Analytical Methods Development in Support of the Caustic Side Solvent Extraction System

The goal of the project reported herein was to develop and apply methods for the analysis of the major components of the solvent system used in the Caustic-Side Solvent Extraction Process (CSSX). These include the calix(4)arene, the modifier, 1-(2,2,3,3- tetrafluoropropoxy)-3-(4-sec-butylphenoxy)-2-propanol and tri-n-octylamine. In addition, it was an objective to develop methods that would allow visualization of other components under process conditions.

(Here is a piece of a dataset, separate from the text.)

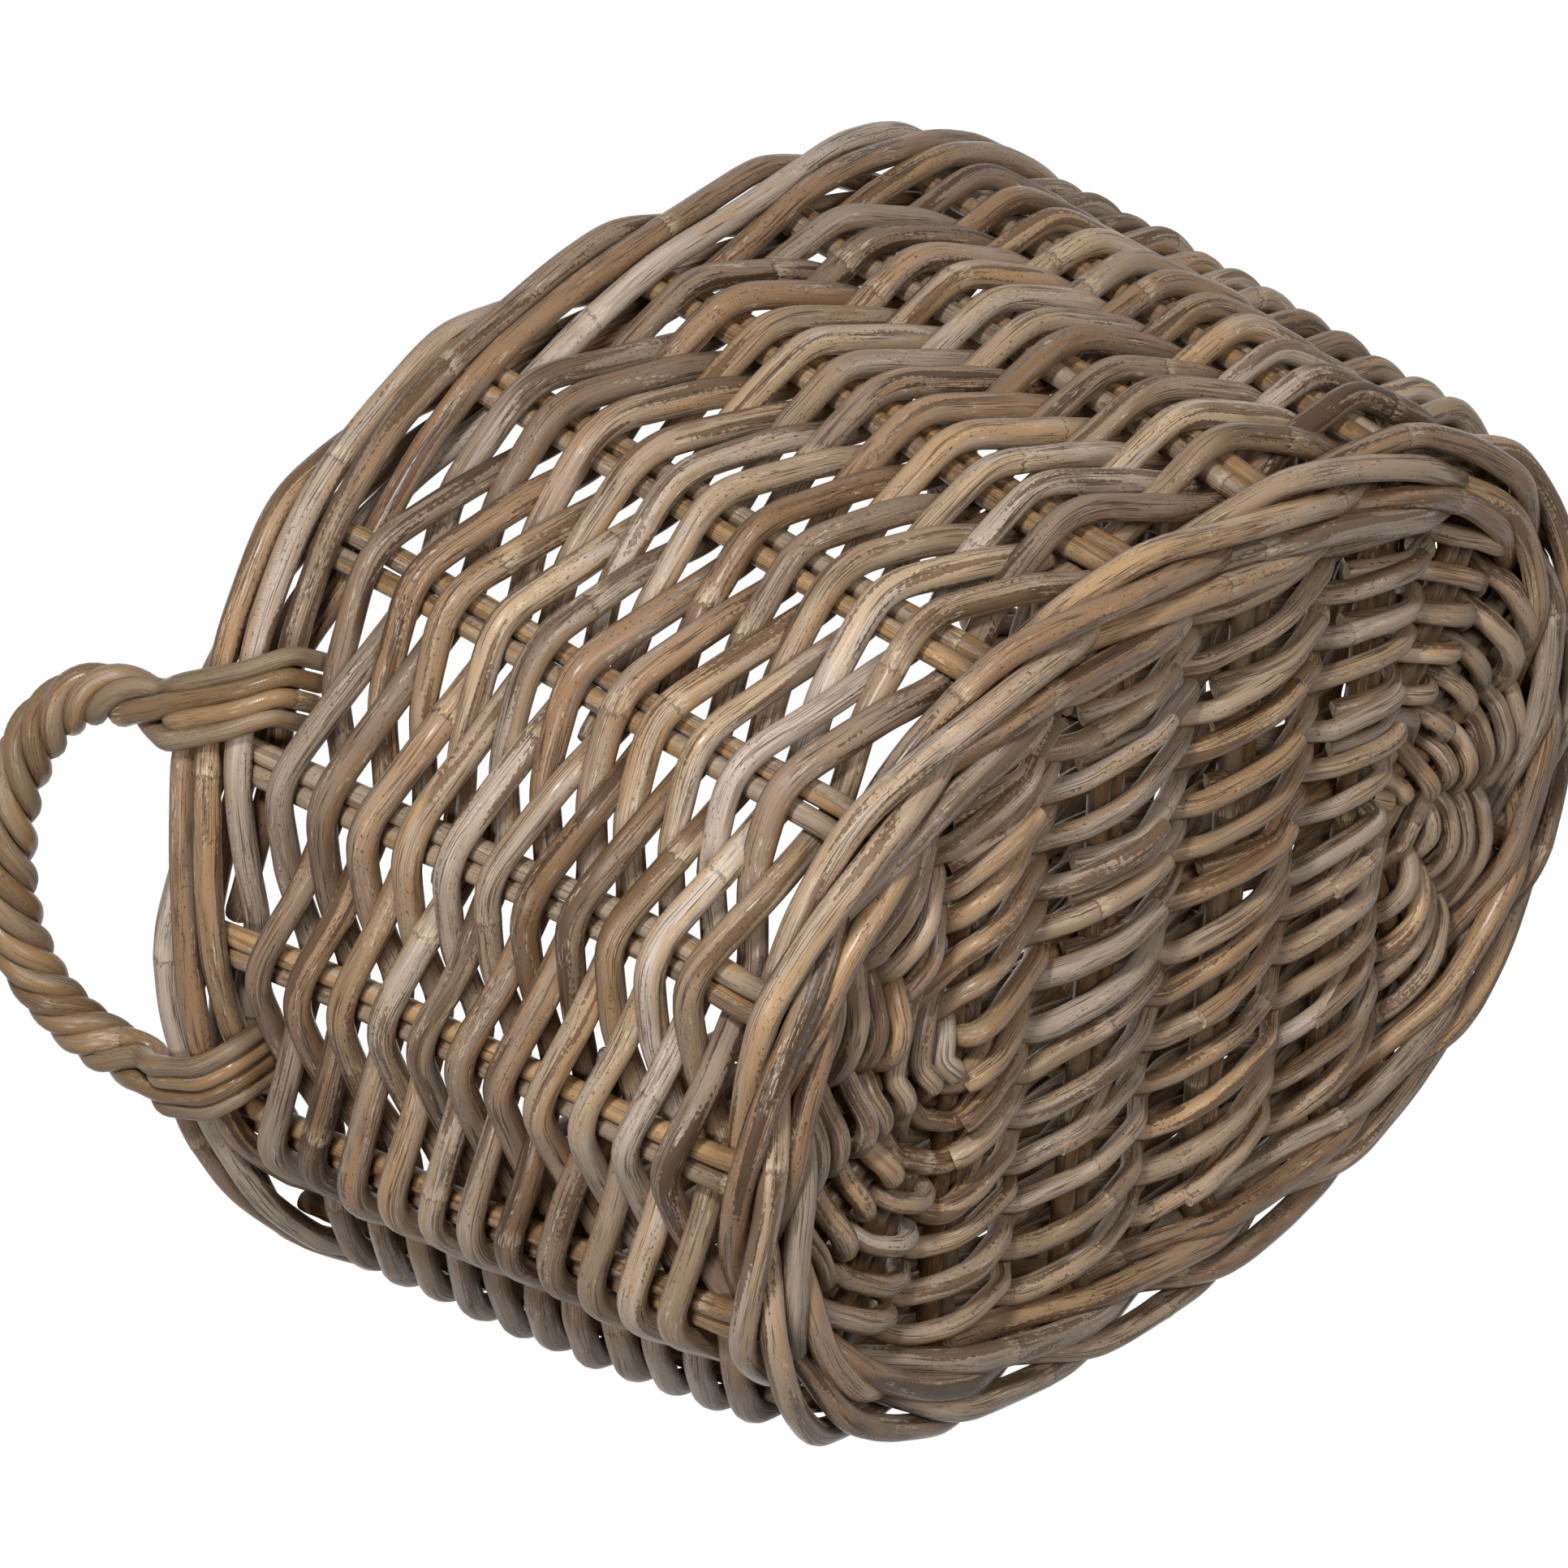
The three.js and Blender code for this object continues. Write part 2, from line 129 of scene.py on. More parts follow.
def bend_frame(stake, part):
    """Place part of the way round the bend from the base (0) to the wall (1)."""
    foot, out, _ = wall_frame(stake, 0.0)
    turn = math.pi / 2 * part
    up = np.array([0.0, 0.0, 1.0])
    bend_out = out * math.sin(turn) - up * math.cos(turn)
    along = out * math.cos(turn) + up * math.sin(turn)
    point = foot - out * BEND_RADIUS + up * BEND_RADIUS + bend_out * BEND_RADIUS
    return point, bend_out, along


def spine_line(stake):
    foot = wall_frame(stake, 0.0)[0]
    hub = foot.copy()
    hub[..., 0] = np.clip(foot[..., 0], -SPINE, SPINE)
    hub[..., 1] = 0
    length = np.linalg.norm(foot - hub, axis=-1)
    return hub, (foot - hub) / length[..., None], length


def base_frame(stake, distance):
    """Place on the base at a distance from the spine."""
    hub, along, length = spine_line(stake)
    point = hub + along * np.asarray(distance)[..., None]
    from_bend = length - BEND_RADIUS - distance
    point[..., 2] += BASE_RISE * np.clip(from_bend / BASE_SLOPE, 0, 1)
    return point, np.broadcast_to([0.0, 0.0, -1.0], point.shape), along


def moved(place, outward, onward):
    """Point beside a place, outward from it and onward along it."""
    point, out, along = place
    return point + out * outward + along * onward


def smooth_step(value):
    value = np.clip(value, 0, 1)
    return value * value * (3 - 2 * value)


def settled(points):
    """The slight unevenness of a hand-woven basket, the same for all its rods."""
    points = np.array(points, float)
    x, y, z = points.T.copy()
    up = smooth_step((z - 0.02) / 0.06)
    turn = np.arctan2(y * 1.3, x)
    points[:, 2] += up * 0.0016 * (np.sin(3 * turn + 1.0) + np.sin(5 * turn - 2.0 + 9 * z))
    lean = 0.0022 * np.sin(4 * turn + 12 * z) + 0.0014 * np.sin(9 * turn + 2.0 - 17 * z)
    points[:, 0] += up * lean * -np.sin(turn) + 0.0010 * np.sin(31 * y + 1.7) * (1 - up)
    points[:, 1] += up * lean * np.cos(turn) + 0.0010 * np.sin(27 * x + 0.6) * (1 - up)
    # One end of the border stands a little higher and further out
    lift = END_LIFT * np.clip((z - 0.15) / 0.11, 0, 1) ** 2
    lift = lift * smooth_step((-x - LIFT_START) / LIFT_EASE) * smooth_step((0.12 - y) / 0.10)
    points[:, 0] -= lift
    points[:, 2] += lift
    return points


# Rods

def resample(points, step):
    lengths = np.concatenate([[0], np.cumsum(np.linalg.norm(np.diff(points, axis=0), axis=1))])
    count = max(int(round(lengths[-1] / step)), 3)
    places = np.linspace(0, lengths[-1], count + 1)
    return np.stack([np.interp(places, lengths, points[:, k]) for k in range(3)], -1)


def rounded(points, bend):
    """Line through the points with its corners rounded over about the bend length."""
    fine = resample(np.asarray(points, float), FINE_STEP)
    spread = bend / FINE_STEP
    reach = int(3 * spread)
    kernel = np.exp(-0.5 * (np.arange(-reach, reach + 1) / spread) ** 2)
    kernel /= kernel.sum()
    before = 2 * fine[0] - fine[reach:0:-1]
    after = 2 * fine[-1] - fine[-2:-reach - 2:-1]
    padded = np.concatenate([before, fine, after])
    smooth = np.stack([np.convolve(padded[:, k], kernel, mode="valid") for k in range(3)], -1)
    return resample(smooth, PATH_STEP)


def wander(count, wavelength, rng):
    """Smooth random curve of about unit height along a path."""
    knots = int(count * PATH_STEP / wavelength) + 4
    values = rng.normal(size=knots)
    place = np.linspace(0, knots - 3.001, count)
    i = place.astype(int)
    t = place - i
    a, b, c = values[i], values[i + 1], values[i + 2]
    return 0.5 * (a * (1 - t) ** 2 + b * (1 + 2 * t - 2 * t * t) + c * t * t)


def rod(points, diameter, rng, bend=0.006, sway=0.0008, internode=0.26, thin_ends=0.0, painted_shade_low=0.0):
    """A round rod along the points, with the swellings of its nodes and its own irregularities."""
    path = rounded(settled(points), bend)
    count = len(path)
    for k in range(3):
        path[:, k] += sway * wander(count, SWAY_LENGTH, rng)
    along = np.arange(count) * PATH_STEP
    spans = np.cumsum(rng.uniform(0.75, 1.25, size=int(along[-1] / internode) + 4) * internode)
    before = -rng.uniform(0.05, 1) * internode
    places = np.sort(np.concatenate([[before], spans - rng.uniform(0.1, 0.9) * internode]))
    nodes = np.interp(along, places, np.arange(len(places)))
    from_node = np.min(np.abs(along[:, None] - places[None, :]), axis=1)
    radius = diameter / 2 * (1 + SIZE_SWAY * wander(count, SIZE_LENGTH, rng))
    radius *= 1 + NODE_BULGE * np.exp(-(from_node / NODE_REACH) ** 2)
    from_end = np.minimum(along, along[-1] - along)
    radius *= 1 - thin_ends * np.clip((THIN_LENGTH - from_end) / THIN_EASE, 0, 1)
    radius[[0, -1]] *= END_SIZE
    # Painted shade: the rod is painted darker by the given share where it runs low, in the base
    painted_shade = painted_shade_low * smooth_step((SHADE_TOP - path[:, 2]) / SHADE_EASE)
    return {"points": path, "size": radius, "along": along, "node": nodes, "painted_shade": painted_shade,
            "seed": rng.uniform(0, 1)}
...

These analyses would include quantitative laboratory methods for each of the components, quantitative analysis of expected breakdown products (4-see-butylphenol and di-n-octylamine), and qualitative investigations of possible additional breakdown products under a variety of process extremes. These methods would also provide a framework for process analysis should a pilot facility be developed. Two methods were implemented for sample preparation of aqueous phases. The first involves solid-phase extraction and produces quantitative recovery of the solvent components and degradation products from the various aqueous streams. This method can be automated and is suitable for use in radiation shielded facilities. The second is a variation of an established EPA liquid-liquid extraction procedure. This method is also quantitative and results in a final extract amenable to virtually any instrumental analysis. Two HPLC methods were developed for quantitative analysis. The first is a reverse-phase system with variable wavelength W detection. This method is excellent from a quantitative point of view. The second method is a size-exclusion method coupled with dual UV and evaporative light scattering detectors. This method is much faster than the reverse-phase method and allows for qualitative analysis of other components of the waste. For tri-n-octylamine and other degradation products, a GC method was developed and subsequently extended to GUMS. All methods have precision better than 5%. The combination of these methods allows both quantitative analysis of the major solvent components and visualization of any minor components, including breakdown products.